##### Listed entries

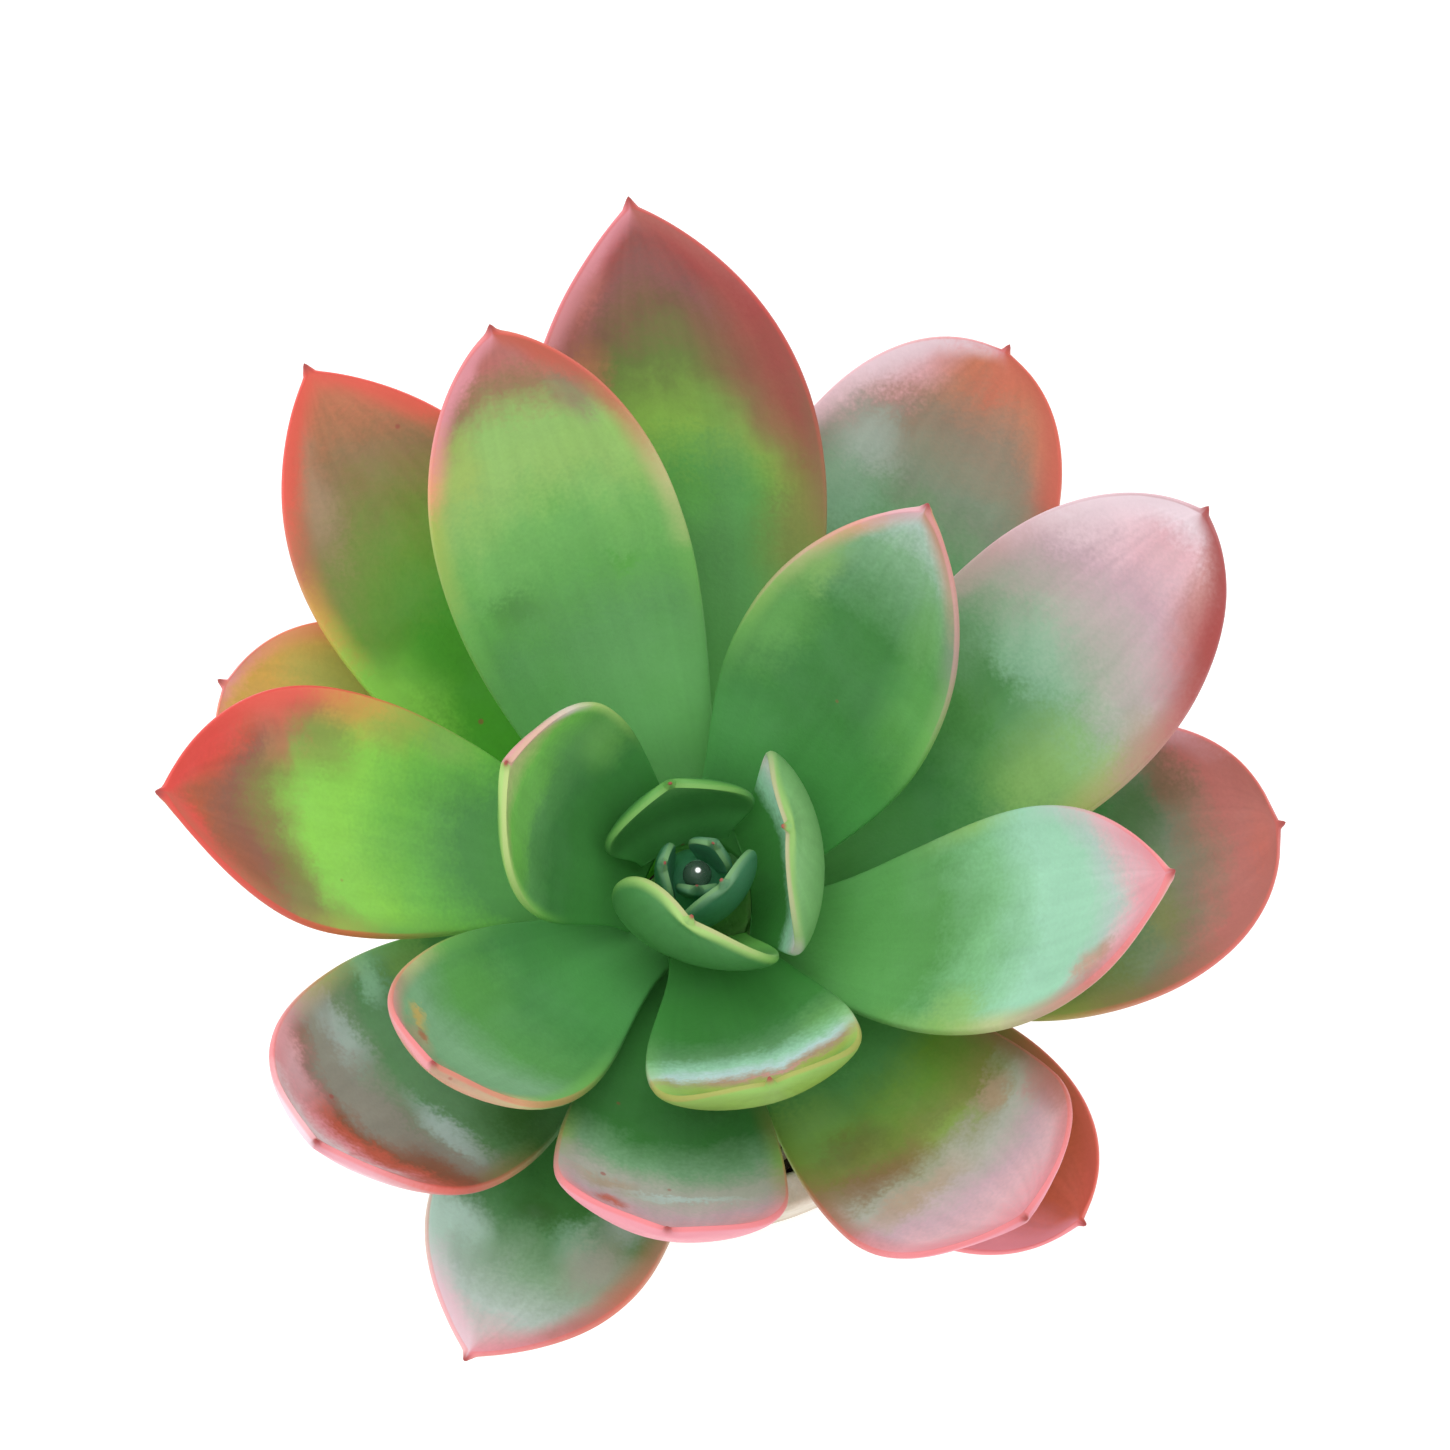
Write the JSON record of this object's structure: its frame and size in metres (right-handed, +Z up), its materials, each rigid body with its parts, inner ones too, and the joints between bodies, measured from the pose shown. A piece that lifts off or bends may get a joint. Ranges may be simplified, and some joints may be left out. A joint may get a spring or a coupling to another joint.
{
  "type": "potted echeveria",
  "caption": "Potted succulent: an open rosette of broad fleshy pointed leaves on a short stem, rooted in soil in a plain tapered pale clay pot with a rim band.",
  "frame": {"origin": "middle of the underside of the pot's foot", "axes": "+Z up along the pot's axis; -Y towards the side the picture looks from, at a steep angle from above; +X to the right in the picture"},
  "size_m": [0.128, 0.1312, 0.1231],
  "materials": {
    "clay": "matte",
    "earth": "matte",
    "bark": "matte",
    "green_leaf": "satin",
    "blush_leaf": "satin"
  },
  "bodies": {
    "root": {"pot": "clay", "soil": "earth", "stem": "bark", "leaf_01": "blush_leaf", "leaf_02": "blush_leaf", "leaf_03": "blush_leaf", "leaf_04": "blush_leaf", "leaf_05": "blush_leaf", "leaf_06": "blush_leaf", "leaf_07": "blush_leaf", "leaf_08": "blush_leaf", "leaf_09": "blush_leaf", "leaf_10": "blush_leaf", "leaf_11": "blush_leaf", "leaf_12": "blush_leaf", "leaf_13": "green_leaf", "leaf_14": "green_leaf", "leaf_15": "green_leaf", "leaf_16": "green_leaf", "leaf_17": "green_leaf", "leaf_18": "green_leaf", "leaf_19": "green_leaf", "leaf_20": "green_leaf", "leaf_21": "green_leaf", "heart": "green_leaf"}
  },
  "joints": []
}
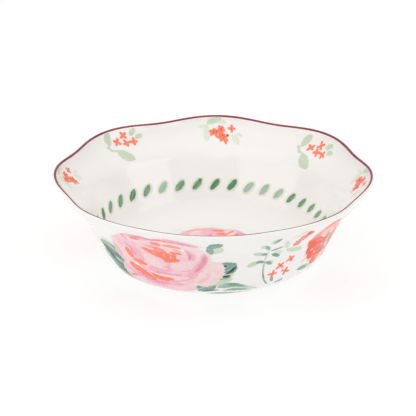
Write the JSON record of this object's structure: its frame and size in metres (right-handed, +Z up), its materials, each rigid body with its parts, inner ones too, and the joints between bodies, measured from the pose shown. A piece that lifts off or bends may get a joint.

##########

### Problem description
Repeat every entry word for word.

### Task output
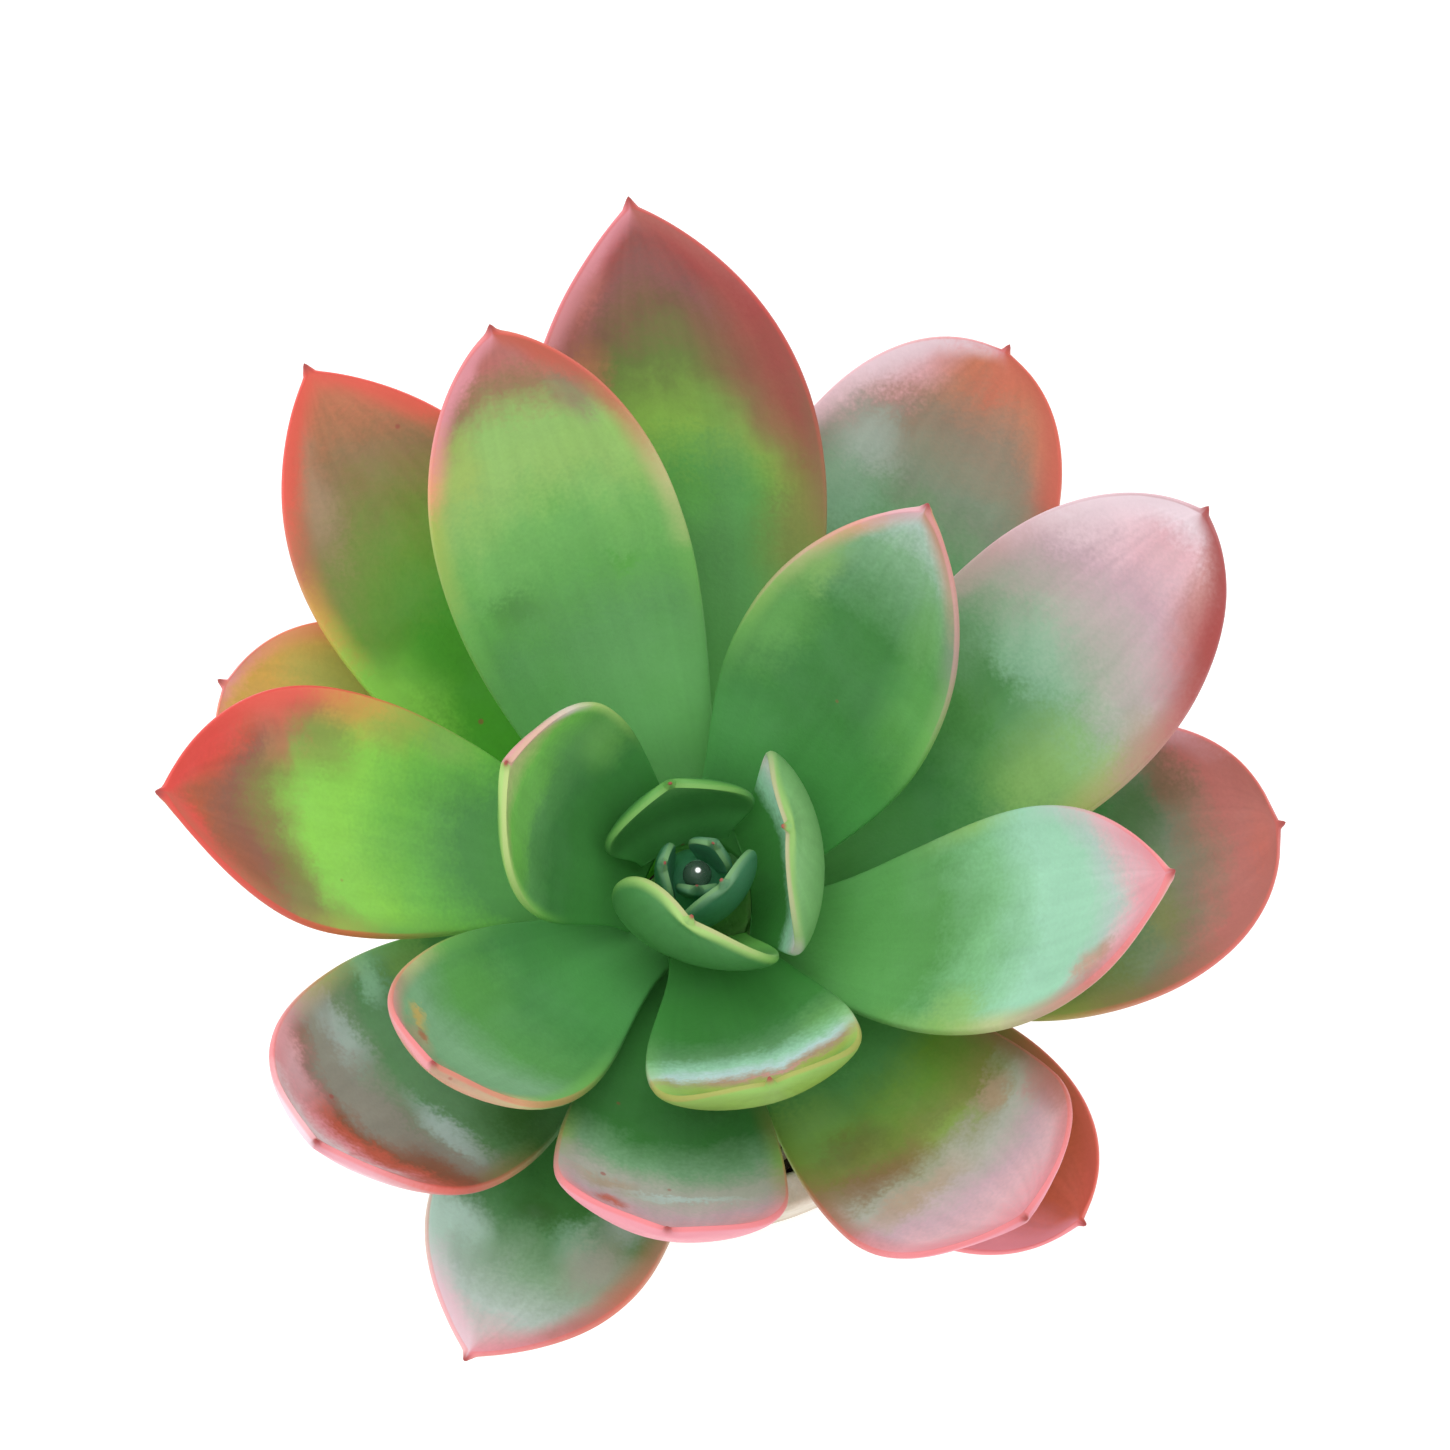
Write the JSON record of this object's structure: its frame and size in metres (right-handed, +Z up), its materials, each rigid body with its parts, inner ones too, and the joints between bodies, measured from the pose shown. A piece that lifts off or bends may get a joint. Ranges may be simplified, and some joints may be left out. A joint may get a spring or a coupling to another joint.
{
  "type": "potted echeveria",
  "caption": "Potted succulent: an open rosette of broad fleshy pointed leaves on a short stem, rooted in soil in a plain tapered pale clay pot with a rim band.",
  "frame": {"origin": "middle of the underside of the pot's foot", "axes": "+Z up along the pot's axis; -Y towards the side the picture looks from, at a steep angle from above; +X to the right in the picture"},
  "size_m": [0.128, 0.1312, 0.1231],
  "materials": {
    "clay": "matte",
    "earth": "matte",
    "bark": "matte",
    "green_leaf": "satin",
    "blush_leaf": "satin"
  },
  "bodies": {
    "root": {"pot": "clay", "soil": "earth", "stem": "bark", "leaf_01": "blush_leaf", "leaf_02": "blush_leaf", "leaf_03": "blush_leaf", "leaf_04": "blush_leaf", "leaf_05": "blush_leaf", "leaf_06": "blush_leaf", "leaf_07": "blush_leaf", "leaf_08": "blush_leaf", "leaf_09": "blush_leaf", "leaf_10": "blush_leaf", "leaf_11": "blush_leaf", "leaf_12": "blush_leaf", "leaf_13": "green_leaf", "leaf_14": "green_leaf", "leaf_15": "green_leaf", "leaf_16": "green_leaf", "leaf_17": "green_leaf", "leaf_18": "green_leaf", "leaf_19": "green_leaf", "leaf_20": "green_leaf", "leaf_21": "green_leaf", "heart": "green_leaf"}
  },
  "joints": []
}
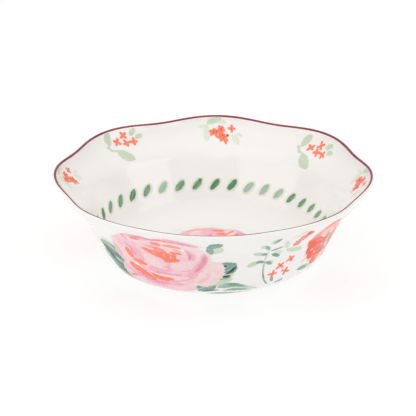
Write the JSON record of this object's structure: its frame and size in metres (right-handed, +Z up), its materials, each rigid body with its parts, inner ones too, and the joints between bodies, measured from the pose shown. A piece that lifts off or bends may get a joint.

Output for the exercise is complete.